De tous nouveaux ascenseurs pour les tours

Stéphane Van Der Cruyssen, le directeur-gérant du Foyer du sud, confirme ces pannes, et explique que l’ascensoriste s’est rendu directement sur place. "Il se fait que les deux ascenseurs sont tombés en panne en même temps, ce qui est excessivement rare". 

Bonne nouvelle toutefois, cette situation ne devrait plus se présenter à l’avenir, car le Foyer du Sud va procéder à d’importantes rénovations: "Nous avons lancé un marché public de 2 millions d’euros pour la mise en conformité de tous les ascenseurs du patrimoine saint-gillois du foyer du sud, ce qui représente 50 ascenseurs. En ce qui concerne les tours Jacques Franck, le marché a été publié le 30 janvier au moniteur et le remplacement complet des quatre ascenseurs des tours devrait commencer soit au mois de juin, soit début septembre, en fonction des congés du bâtiment, on est évidemment pressés d’aller au plus vite. Ce n’est pas une mise en conformité, c’est un remplacement des deux ascenseurs de chaque tour : moteur, câbles, cabines d’ascenseur, les portes, tout", nous dit-il, précisant que rien que pour les deux tours du square, ces travaux se chiffrent à environ 1 million d’euros.
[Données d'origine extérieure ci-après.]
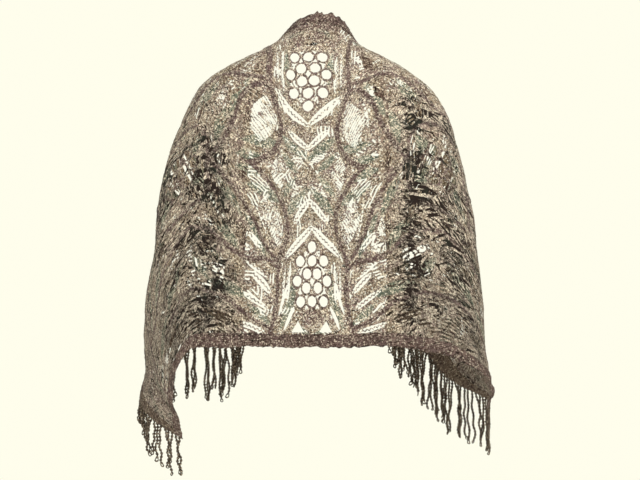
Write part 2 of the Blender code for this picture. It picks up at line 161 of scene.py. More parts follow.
def rib(place, side):
    """Turns and heights of one rib, spaced evenly along it from neck edge to hem edge."""
    rows = np.array(BACK_RIBS + (RIGHT_RIBS if side > 0 else LEFT_RIBS))
    neck_x, neck_z, ridge_z, hem_x, hem_z = [float(smooth(rows, c, place)) for c in range(1, 6)]
    quarter = np.linspace(0.0, math.pi / 2, 60)
    turns = []
    heights = []
    ridge_x = neck_x
    if place > NECK_TURN:
        ridge_x = float(smooth(HOLLOW, 1, ridge_z))
        share = np.sin(quarter)
        heights.append(neck_z + (ridge_z - neck_z) * share)
        turns.append(hollow_turn(neck_x + (ridge_x - neck_x) * share, heights[-1], 1.0))
    else:
        ridge_z = neck_z
    share = 1.0 - np.cos(quarter)
    heights.append(ridge_z + (hem_z - ridge_z) * share)
    turns.append(hollow_turn(ridge_x + (hem_x - ridge_x) * share, heights[-1], -1.0))
    turns = np.concatenate(turns)
    heights = np.concatenate(heights)
    steps = np.linalg.norm(np.diff(hollow_point(turns, heights), axis=0), axis=1)
    run = np.concatenate([[0.0], np.cumsum(steps)])
    even = DOWN / WIDTH * run[-1]
    return np.stack([np.interp(even, run, turns), np.interp(even, run, heights)])


def fade(place, start, span):
    """0 up to the start and 1 from a span beyond it; a span below 0 runs the other way."""
    return np.clip((place - start) / span, 0.0, 1.0)


def fall(place, side):
    """A rib of the hanging part, between the last rib of the back and the short edge."""
    rows = np.array(RIGHT_END if side > 0 else LEFT_END)
    edge = np.stack([np.radians(smooth(rows, 1, DOWN)), smooth(rows, 2, DOWN)])
    start = rib(FALL_START, side)
    span = HALF_LENGTH - FALL_START
    slope = (start - rib(FALL_START - 0.015, side)) / 0.015 * span
    share = max(0.0, (place - FALL_START) / span)
    quicken = fade(DOWN / WIDTH, 0.35, 0.5)
    return start + slope * share * (1.0 - share) ** 2 + (edge - start) * share ** (1.3 - 0.45 * quicken)


def worn_rib(along):
    """One rib in space."""
    side = 1 if along >= 0 else -1
    place = abs(along)
    turn, height = rib(place, side) if place <= FALL_START else fall(place, side)
    points = hollow_point(turn, height)
    points[:, 0] *= side
    points[:, 0] += NECK_LEAN * np.clip(points[:, 2] - LEAN_FROM, 0.0, None)
    return points


def soften(cloth, times):
    """Relax the cloth so that no rib starts or turns with a kink."""
    for _ in range(times):
        inner = cloth.copy()
        inner[1:-1] = 0.5 * cloth[1:-1] + 0.25 * (cloth[:-2] + cloth[2:])
        cloth = inner
        inner = cloth.copy()
        inner[:, 1:-1] = 0.5 * cloth[:, 1:-1] + 0.25 * (cloth[:, :-2] + cloth[:, 2:])
        cloth = inner
    return cloth


def outward(cloth):
    """Unit normals that point away from the hollow."""
    normal = np.cross(np.gradient(cloth, axis=1), np.gradient(cloth, axis=0))
    return normal / np.linalg.norm(normal, axis=2, keepdims=True)


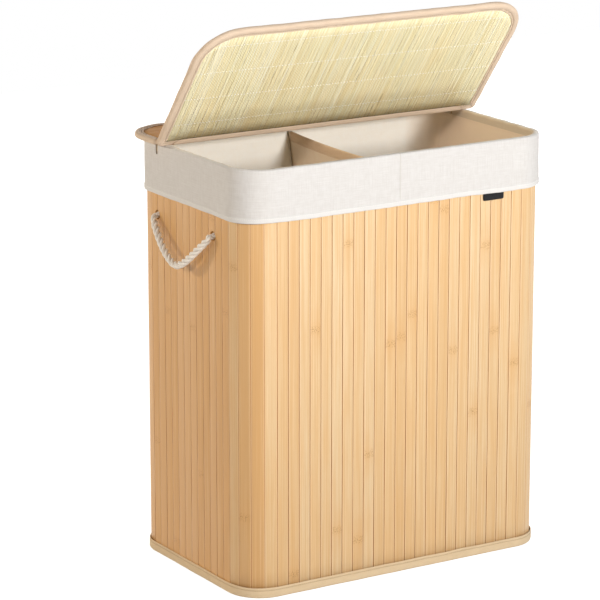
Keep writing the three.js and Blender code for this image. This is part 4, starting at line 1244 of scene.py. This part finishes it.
def addTag():
    # a small bare label caught under the hem: a thin pillow, soft at its edges, its outline a
    # circle drawn out towards a rectangle
    (x0, x1), (z0, z1) = tag["x"], tag["z"]
    a = np.linspace(0, 2 * math.pi, 65)
    drawn = lambda v: np.sign(v) * np.abs(v) ** tag["squareness"]
    ring = np.column_stack([drawn(np.cos(a)), drawn(np.sin(a))])
    share = np.concatenate([np.linspace(0, 1, 9), np.linspace(1, 0, 9)])
    sign = np.repeat([1.0, -1.0], 9)
    points = np.empty((65, 18, 3))
    points[..., 0] = (x0 + x1) / 2 + ring[:, None, 0] * share * (x1 - x0) / 2
    points[..., 2] = (z0 + z1) / 2 + ring[:, None, 1] * share * (z1 - z0) / 2
    thick = (1 - 0.6 * share ** 6) * tag["thick"] / 2
    points[..., 1] = -hamper["halfDepth"] - tag["proud"] - sign * thick
    points[..., 1] -= 0.12 * ripples((points[..., 0], points[..., 2]), 16, 95)
    piece = gridMesh("bare_label", points, uv=points[..., [0, 2]])
    finishPiece(piece, label, "basket")


addTag()
print("label made")

stage = {
    # grey paper that throws little light back; the camera sees it white with the hamper's shadow
    "floor": "#C6C5C3", "floorSeen": 0.6, "floorGlow": 0.84, "floorSize": 3500, "floorDown": 0.6,
    "sky": 0.16, "skySeen": 1.0,
    "lamps": {  # place in metres, power, size and colour
        "key": ((0.7, -4.0, 1.6), 117, 0.6, "#FFFFFF"),
        "side": ((-3.68, -1.05, 1.85), 42, 0.6, "#FFF4E6"),
        "back": ((-2.7, 3.0, 1.5), 62, 0.1, "#FFF2DE"),
        "reflector": ((0.2, -3.0, 0.03), 100, 1.6, "#FFFFFF"),
        "rear": ((3.0, 2.6, 1.9), 90, 1.2, "#FFFFFF"),
    },
}


def cameraRays(tree):
    # 1 where the camera sees something directly, in a mirror or through glass
    rays = addNode(tree, "LightPath").node.outputs
    seen = rays["Is Camera Ray"]
    for word in ("Is Glossy Ray", "Is Transmission Ray"):
        seen = addNode(tree, "Math", {0: seen, 1: rays[word]}, operation="MAXIMUM")
    return seen


def addStage():
    # matt paper; for the camera part of its light is steady, so that it comes out white but keeps
    # the hamper's shadow
    material, tree, shader = newMaterial("studioPaper", {
        "Roughness": 0.9, "Base Color": stage["floor"]})
    matt = addNode(tree, "BsdfDiffuse", {"Color": [stage["floorSeen"]] * 3 + [1]})
    glow = addNode(tree, "Emission", {"Strength": stage["floorGlow"]})
    both = addNode(tree, "AddShader", {0: matt, 1: glow})
    mix = addNode(tree, "MixShader", {0: cameraRays(tree), 1: shader.outputs[0], 2: both})
    tree.links.new(mix, tree.nodes["Material Output"].inputs["Surface"])
    reach = np.array([-1.0, 1.0]) * stage["floorSize"]
    corners = sideBySide(reach[None], reach[:, None], -stage["floorDown"])
    plane = gridMesh("studio_floor", corners, closed=False)
    plane.data.materials.append(material)
    plane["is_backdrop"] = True
    world = bpy.data.worlds.new("studio")
    bpy.context.scene.world = world
    world.use_nodes = True
    tree = world.node_tree
    tree.nodes.clear()
    soft = addNode(tree, "Background", {"Color": "#FFFFFF", "Strength": stage["sky"]})
    white = addNode(tree, "Background", {"Color": "#FFFFFF", "Strength": stage["skySeen"]})
    mix = addNode(tree, "MixShader", {0: cameraRays(tree), 1: soft, 2: white})
    tree.links.new(mix, tree.nodes.new("ShaderNodeOutputWorld").inputs["Surface"])


def addLamp(name, place, power, size, tint):
    # the reflector lies flat and lights upwards, the others look at the hamper's middle
    data = bpy.data.lights.new(name + "Lamp", "AREA")
    data.energy, data.size, data.color = power, size, colour(tint)[:3]
    lamp = bpy.data.objects.new(name + "Lamp", data)
    bpy.context.scene.collection.objects.link(lamp)
    lamp.location = place
    toward = Vector((0, 0, 1)) if name == "reflector" else Vector((0, 0, 0.4)) - Vector(place)
    lamp.rotation_euler = toward.to_track_quat("-Z", "Y").to_euler()
    lamp.visible_camera = False


addStage()
for name, lamp in stage["lamps"].items():
    addLamp(name, *lamp)
bpy.context.scene.view_settings.view_transform = "Standard"
print("stage and light set")

bpy.context.view_layer.update()
{"cad": cadBox, "visual": [list(corner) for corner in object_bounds()]}
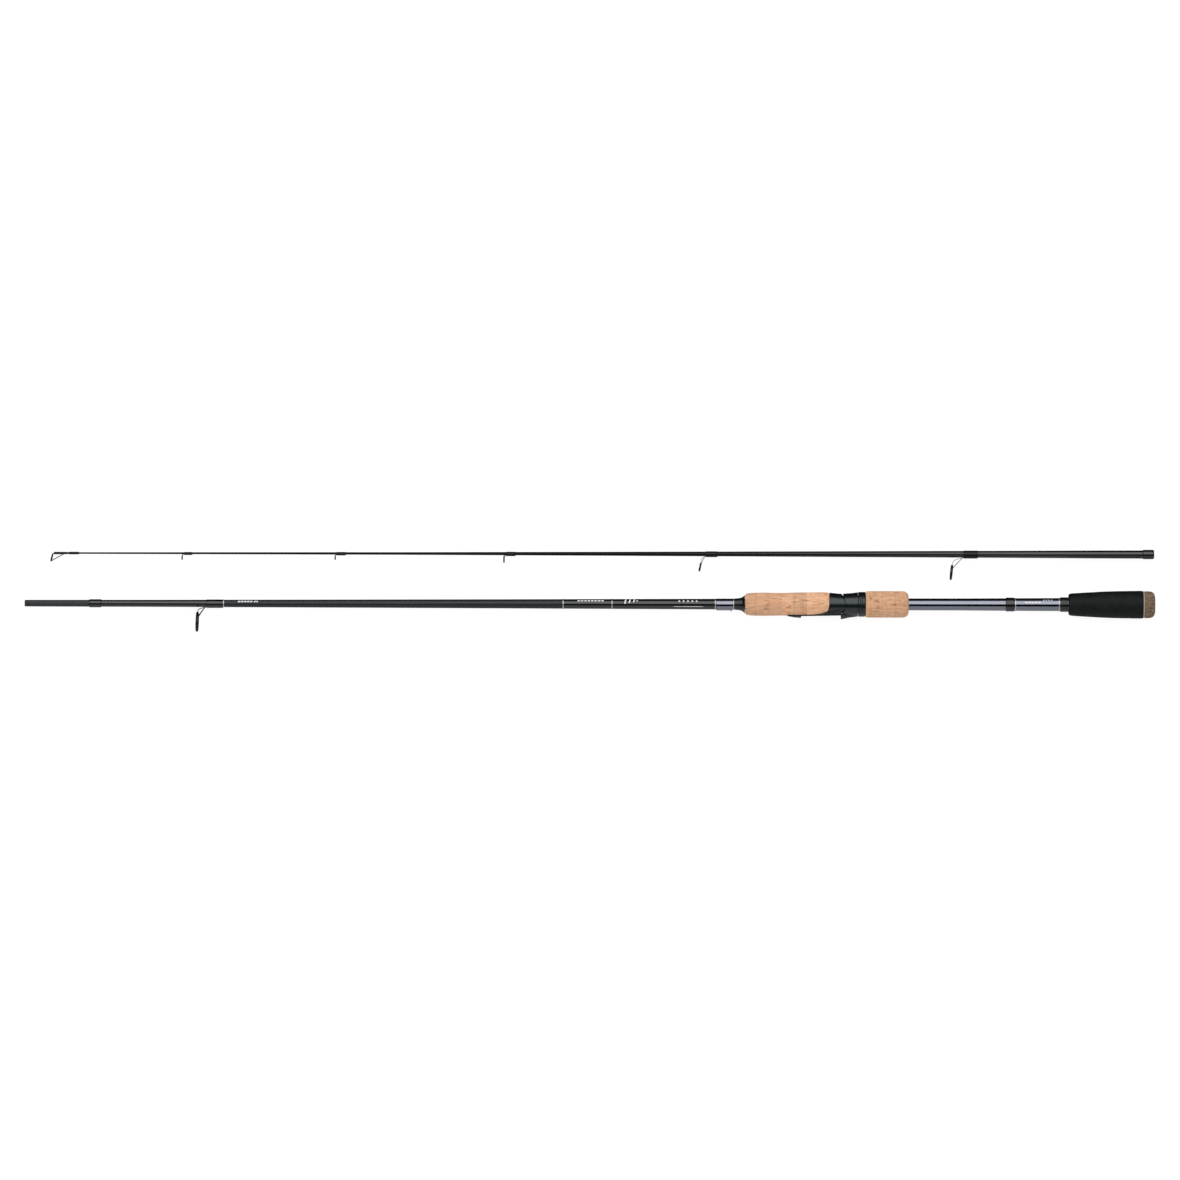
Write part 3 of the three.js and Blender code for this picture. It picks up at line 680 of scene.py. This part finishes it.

D'importants réaménagements sur le square

Cécile De Geest, porte-parole du bourgmestre Charles Picqué, nous indique également que d’importants réaménagements vont avoir lieu afin d’améliorer la qualité de vie et le rapport entre les habitants dans le quartier: "Ca va vraiment être une requalification des espaces communs, de l’espace public. Pour le moment, il y a ce terrain de basket avec cette énorme cage métallique autour. On y avait, il y a deux ans, installé également des engins pour faire du fitness en rue, malheureusement certains on fait l’objet de dégradations. Ici, ça va vraiment être un réaménagement complet de l’espace, avec de nouveaux espaces sportifs, avec un embellissement de manière générale, et parallèlement, un espace public, un espace vert, et des espaces de jeux, pour les enfants".